## GIVEN INSTRUCTION
Every line below must be reproduced exactly. Copy them all.

## SUPPLIED DATA
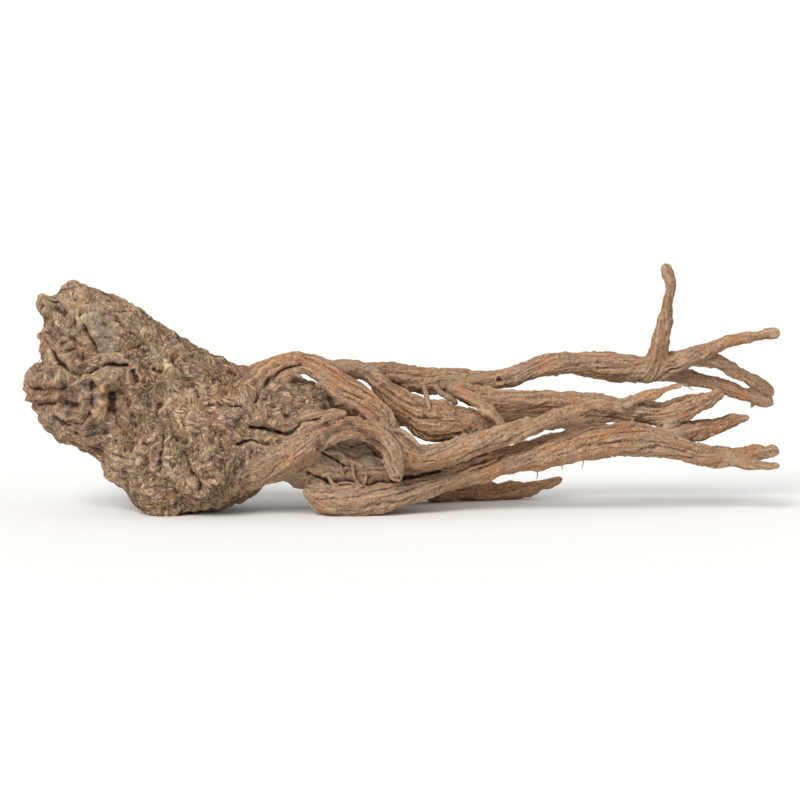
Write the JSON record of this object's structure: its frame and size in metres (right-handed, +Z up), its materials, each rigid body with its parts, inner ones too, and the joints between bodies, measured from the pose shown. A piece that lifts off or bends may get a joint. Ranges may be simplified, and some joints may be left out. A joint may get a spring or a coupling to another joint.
{
  "type": "dried astragalus root",
  "caption": "Whole dried astragalus root lying on its side, a gnarled crown with branching, wrinkled roots running from it.",
  "frame": {"origin": "on the surface that the root rests on, under the middle of its box", "axes": "+X from the crown along the root to the ends of its branches, +Z up, -Y the side seen in the picture"},
  "size_m": [0.2293, 0.0533, 0.0742],
  "materials": {
    "bark": "matte, wrinkled"
  },
  "bodies": {
    "root": {"root": "bark"}
  },
  "joints": []
}
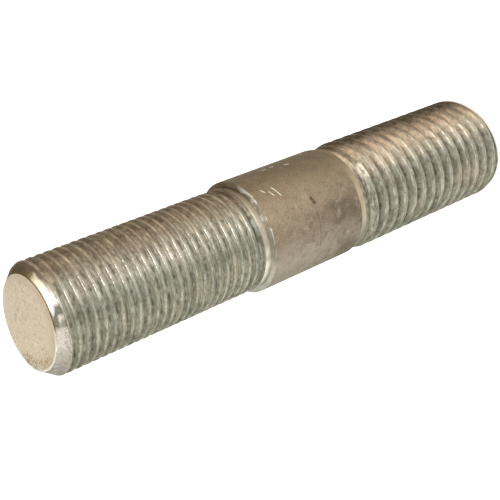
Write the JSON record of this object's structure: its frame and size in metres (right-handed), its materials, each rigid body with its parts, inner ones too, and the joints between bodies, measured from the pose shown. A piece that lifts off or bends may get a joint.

## RESULT OF THE EXERCISE
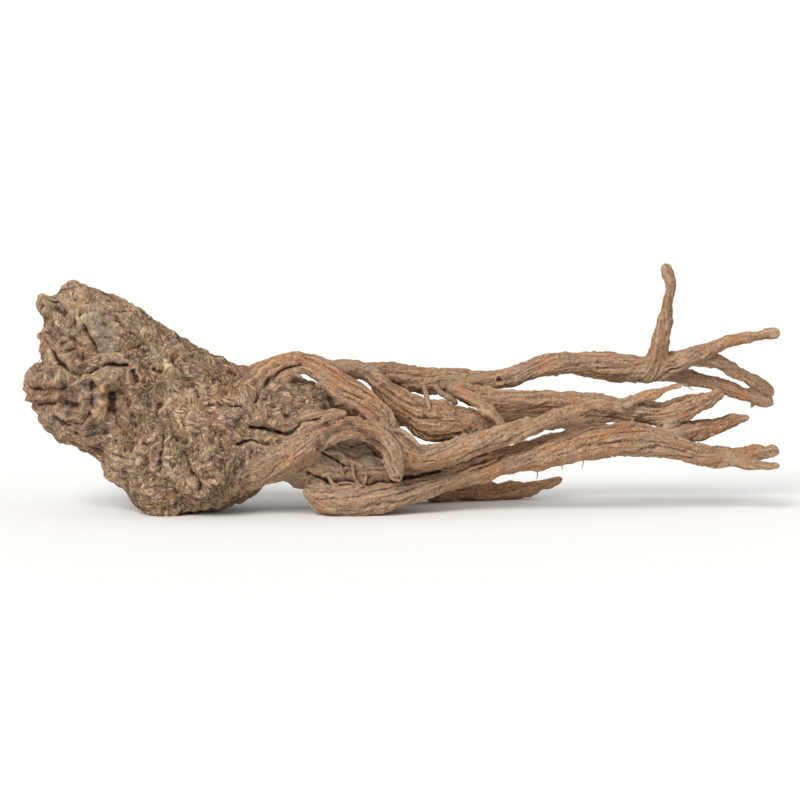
Write the JSON record of this object's structure: its frame and size in metres (right-handed, +Z up), its materials, each rigid body with its parts, inner ones too, and the joints between bodies, measured from the pose shown. A piece that lifts off or bends may get a joint. Ranges may be simplified, and some joints may be left out. A joint may get a spring or a coupling to another joint.
{
  "type": "dried astragalus root",
  "caption": "Whole dried astragalus root lying on its side, a gnarled crown with branching, wrinkled roots running from it.",
  "frame": {"origin": "on the surface that the root rests on, under the middle of its box", "axes": "+X from the crown along the root to the ends of its branches, +Z up, -Y the side seen in the picture"},
  "size_m": [0.2293, 0.0533, 0.0742],
  "materials": {
    "bark": "matte, wrinkled"
  },
  "bodies": {
    "root": {"root": "bark"}
  },
  "joints": []
}
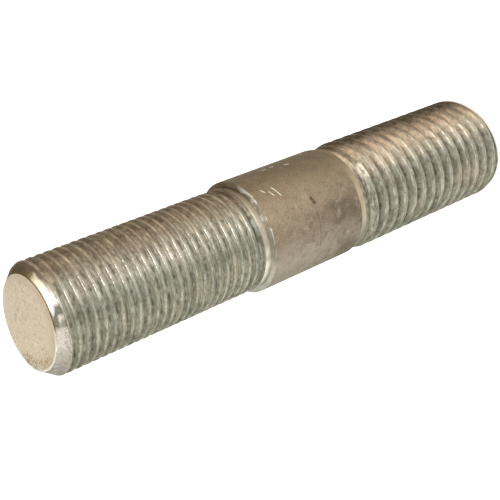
Write the JSON record of this object's structure: its frame and size in metres (right-handed), its materials, each rigid body with its parts, inner ones too, and the joints between bodies, measured from the pose shown. A piece that lifts off or bends may get a joint.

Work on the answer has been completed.